The more I read from the people in the typosphere – the more understand their appreciation of that beauty, and the more I feel at home.

But two blogs this week talked about the context an ugliness in our online society, and quickly dropped it into my typosphere world with a thud. Firstly; John Birmingham (yes, he of the ‘throw the typewriter off the bridge’ fame) wrote a very pointed blog about anger on the internet – and in internet blog comments and forums. Later, I read a typecast form Word rebel over at their “Conversations with my ID blog” about the scathing criticisms they had copped on a writers website, in the comments on an article that had been posted about people still using typewriters.

Many of these comments ranged from the stupid to the abusive. Almost every time someone writes an article in the media somewhere about typewriters, you’ll have someone ask rhetorically “Does anyone still make typewriter ribbons”? oddly ignorant to the fact that – if someone is still using a typewriter, there’s still ribbons being made somewhere.

But that obligatory stupid question is nothing compared to the inevitable hate lumped on ‘hipsters’, and how somehow typewriters have become a symbol of hipsterism. Again, this hated raised its ugly head in this discussion, and the people who feel the need to label others with such limited names, seemed to be the ones who were the least limited in their understanding of how the world works around them.

There were also plenty of people giving instructions on how people should get rid of those typewriters and start using computers. As though they felt like they were instructing their aging grandparents on the most basic tools of computer use, and fighting against an attitude that was against their beloved technology. I hate to say it, but the level of ‘stupid’ was high with these people, as they seemed to be ignoring that this discussion was taking place on the internet, over computers and advanced digital communication lines – with people who clearly knew how to use computers and were currently actually doing so.

The ‘Labelers’ – the people trying to bunch typewriter users into the ‘hipster’ stereotype (see what I did there?)  – give us an insight into what is really happening behind the scene. By grouping people into such groups, we often apply judgements onto them, and assign a criticism on an observed behaviour, which they then can tar the entire group with.

We all essentially do it. Dealing with lots of people individually is a difficult thing to do. So we often organise them in our heads with people of similar characteristics. But often when we do, we start to forget other traits of that person that doesn’t fit that stereotype.

Are you a Muslim? A black? A man? A gay? We all have these little stereotype groups organised in our heads. Heaven forbid if we have to deal with a Black gay male Muslim.

However, as much as we almost always mentally organise people like this, many of us also have judgements that we heap on these stereotypes, and turn them into negative stereotypes.

That’s the funny thing about the internet – it has allowed an even greater level of puritanicalism and self affirmation as people have been able to live out lives reading millions of articles that self confirm their convictions – without ever having to read someone questioning it. The internet has made knowledge sharing easy, and bullshit spreading even easier.

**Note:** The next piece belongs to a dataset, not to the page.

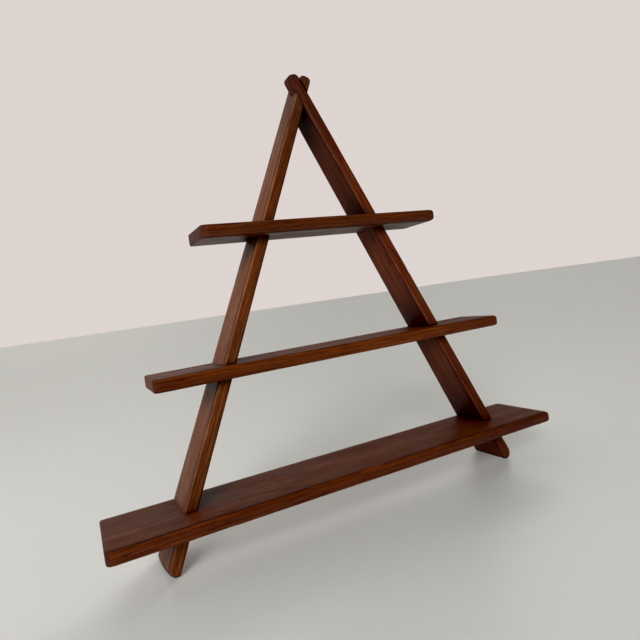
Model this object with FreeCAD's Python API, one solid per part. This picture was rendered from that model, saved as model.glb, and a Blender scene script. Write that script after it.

On top of that – armchair social commentators have become heroes in our society. They attract news every time they say something controversial, and as such many have many people mimicking the boldly judgementalism and black and whiteism that radio shock jocks, editorialists and Fox News commentators love to spew. Their messages are deceptively simple, and yet people live their lives and make powerful decisions based on them.

And to that end, the comments and abuse on the article that Word Rebel had written about have stemmed from such a puritanical, judgemental and often self-righteous place. People invest a lot of their self-esteem in having the media confirm their way of life. As such they feel a level of righteousness – yes, an almost religious ‘I’m on the right path, fear ye who deviate’ affirmation.

Some of you may be familiar with a website called ‘Ravelry’. It is a knitter’s website. They recently were talking about having a ‘Ravelympics’ on their website – in celebration of the Olympics, and suddenly found the United States Olympic Committee breathing down their necks about violation of their trademarks.

Before everyone was in full receipt of the facts , there was such a torrent of heat and scorn poured onto the USOC on the Ravelry website that I heard it described as a ‘Knitter’ storm’. There was a ferocious defence of their knitting activity, which relied heavily on preconceived ideas about themselves along with the USOC that had for a fair part been ill considered, and frequently factually incorrect.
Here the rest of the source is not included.